Karena tertarik sekaligus penasaran dengan aneka mainan anak-anak jadul yang secara bergantian terus dimainkan dan diperagakan oleh si Bapak yang ternyata asli dari Gunung Kidul, Jogjakarta tersebut.Â
Akhirnya saya memutuskan untuk duduk di hadapan si-bapak setengah baya yang mengaku bernama lengkap Pak Suparman tersebut. Sambil bertanya seluk beluk aneka mainan yang dijual Pak Parman, saya juga ikut mencoba beberapa jenis mainan yang puluhan tahun lalu sering saya mainkan itu.
Luar biasa! Ini sangat luar biasa bagi saya! Entah mimpi apa saya tadi malam, hari ini di salah satu sudut Kota Tua Jakarta yang penuh dengan catatan sejarah, tanpa diduga bisa bernostalgia dengan mainan-mainan unik masa lalu.
The Show Must Go On!  Sayang nostalgia saya siang itu bercengkerama dengan berbagai aneka mainan anak-anak jadul  harus segera berakhir. Dering Handphone yang berbunyi sejak tadi  menjadi alarm panggilan dari ketua rombongan agar segera berkumpul, karena rombongan writingthon akan melanjutkan perjalanan ke destinasi wisata selanjutnya.
Saya ingin ikut berpartisipasi aktif untuk melestarikan aneka mainan-mainan yang sangat mengasyikkan saat dimainkan itu. Caranya? Mungkin saat ini dimulai dengan membeli barang-barang dagangan Pak Suparman, masing-masing satu buah per-jenisnya untuk koleksi sekaligus buah tangan.
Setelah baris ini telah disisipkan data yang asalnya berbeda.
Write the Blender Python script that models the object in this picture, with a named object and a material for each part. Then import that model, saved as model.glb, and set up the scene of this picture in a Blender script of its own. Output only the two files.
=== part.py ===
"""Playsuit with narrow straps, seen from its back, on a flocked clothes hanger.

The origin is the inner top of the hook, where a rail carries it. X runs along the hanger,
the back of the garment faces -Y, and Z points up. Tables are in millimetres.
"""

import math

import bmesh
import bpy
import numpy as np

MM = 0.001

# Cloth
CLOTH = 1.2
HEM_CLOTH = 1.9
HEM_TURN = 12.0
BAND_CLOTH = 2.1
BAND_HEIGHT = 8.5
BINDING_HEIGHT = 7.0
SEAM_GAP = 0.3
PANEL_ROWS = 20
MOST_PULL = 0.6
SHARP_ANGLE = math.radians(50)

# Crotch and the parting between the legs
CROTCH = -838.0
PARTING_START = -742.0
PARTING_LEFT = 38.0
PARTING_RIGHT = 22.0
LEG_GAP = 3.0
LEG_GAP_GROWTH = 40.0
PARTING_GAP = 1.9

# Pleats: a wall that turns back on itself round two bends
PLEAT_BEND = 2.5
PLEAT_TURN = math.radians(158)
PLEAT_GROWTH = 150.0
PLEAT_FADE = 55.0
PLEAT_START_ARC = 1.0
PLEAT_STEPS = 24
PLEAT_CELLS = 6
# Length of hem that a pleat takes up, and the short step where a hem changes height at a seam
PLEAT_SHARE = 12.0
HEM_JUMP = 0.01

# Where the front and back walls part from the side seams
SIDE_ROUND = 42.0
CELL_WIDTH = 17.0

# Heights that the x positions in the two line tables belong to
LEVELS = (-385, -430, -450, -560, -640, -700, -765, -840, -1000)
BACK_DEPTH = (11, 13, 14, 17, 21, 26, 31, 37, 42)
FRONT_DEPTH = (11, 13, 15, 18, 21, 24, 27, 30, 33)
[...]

Ini sebagai  media perkenalan bagi anak-anak saya di Banjarmasin dan yang terpenting, tidak usah menawar harganya yang hanya berkisar antara 7000-10.000 tersebut.
Anda ikut tertarik untuk bermain? Singgah saja ke Jalan Lada di seputar Destinasi Wisata Kota Tua Jakarta. Di sepanjang jalan itu, biasanya Pak Suparman tidak henti-hentinya memperagakan cara memainkan aneka mainan anak-anak tradisonal berbahan bambu tersebut secara bergantian.